• PROBLEM
Look at each line of the records and count those with "code" in them. Please answer with the count alone.

• THE RECORDS
_____

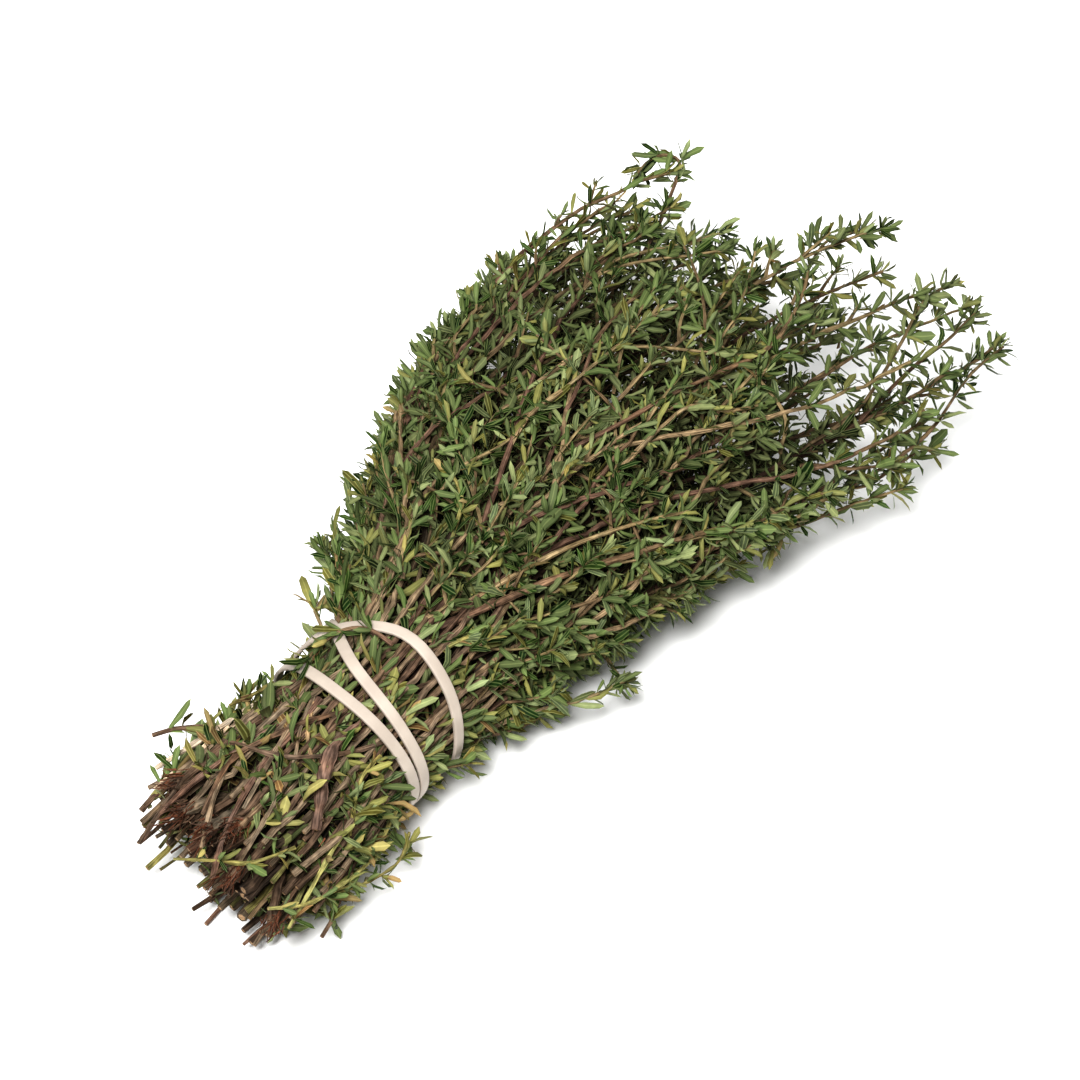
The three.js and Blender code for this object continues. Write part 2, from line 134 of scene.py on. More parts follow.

_____

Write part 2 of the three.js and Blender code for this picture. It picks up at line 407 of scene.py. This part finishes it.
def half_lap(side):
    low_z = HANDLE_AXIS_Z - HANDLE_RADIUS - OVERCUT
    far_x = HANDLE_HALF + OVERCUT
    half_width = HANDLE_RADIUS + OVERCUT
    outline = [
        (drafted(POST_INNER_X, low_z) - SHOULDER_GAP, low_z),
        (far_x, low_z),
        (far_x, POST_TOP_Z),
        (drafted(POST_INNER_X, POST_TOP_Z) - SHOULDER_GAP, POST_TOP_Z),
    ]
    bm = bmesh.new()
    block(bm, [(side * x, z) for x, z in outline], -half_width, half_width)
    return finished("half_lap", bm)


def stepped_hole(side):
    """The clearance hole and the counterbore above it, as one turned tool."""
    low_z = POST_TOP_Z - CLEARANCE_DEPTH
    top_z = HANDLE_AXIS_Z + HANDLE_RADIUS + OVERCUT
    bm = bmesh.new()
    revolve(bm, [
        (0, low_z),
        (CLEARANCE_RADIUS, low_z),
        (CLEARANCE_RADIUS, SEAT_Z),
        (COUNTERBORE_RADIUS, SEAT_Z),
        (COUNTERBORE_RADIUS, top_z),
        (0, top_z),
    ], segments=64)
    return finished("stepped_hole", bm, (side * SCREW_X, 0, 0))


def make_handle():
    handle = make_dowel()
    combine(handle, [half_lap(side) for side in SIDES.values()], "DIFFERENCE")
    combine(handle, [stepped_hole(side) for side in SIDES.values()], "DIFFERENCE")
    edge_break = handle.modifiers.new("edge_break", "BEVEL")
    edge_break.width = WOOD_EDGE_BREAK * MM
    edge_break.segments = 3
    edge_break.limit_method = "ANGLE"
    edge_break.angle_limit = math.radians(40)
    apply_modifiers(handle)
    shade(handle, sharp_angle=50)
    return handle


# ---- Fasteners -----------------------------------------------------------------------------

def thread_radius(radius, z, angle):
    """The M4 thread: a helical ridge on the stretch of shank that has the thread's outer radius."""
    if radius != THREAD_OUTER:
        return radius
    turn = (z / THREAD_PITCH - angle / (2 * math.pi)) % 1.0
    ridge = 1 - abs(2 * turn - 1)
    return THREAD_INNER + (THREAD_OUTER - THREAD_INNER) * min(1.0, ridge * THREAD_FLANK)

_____

• EXERCISE RESPONSE
2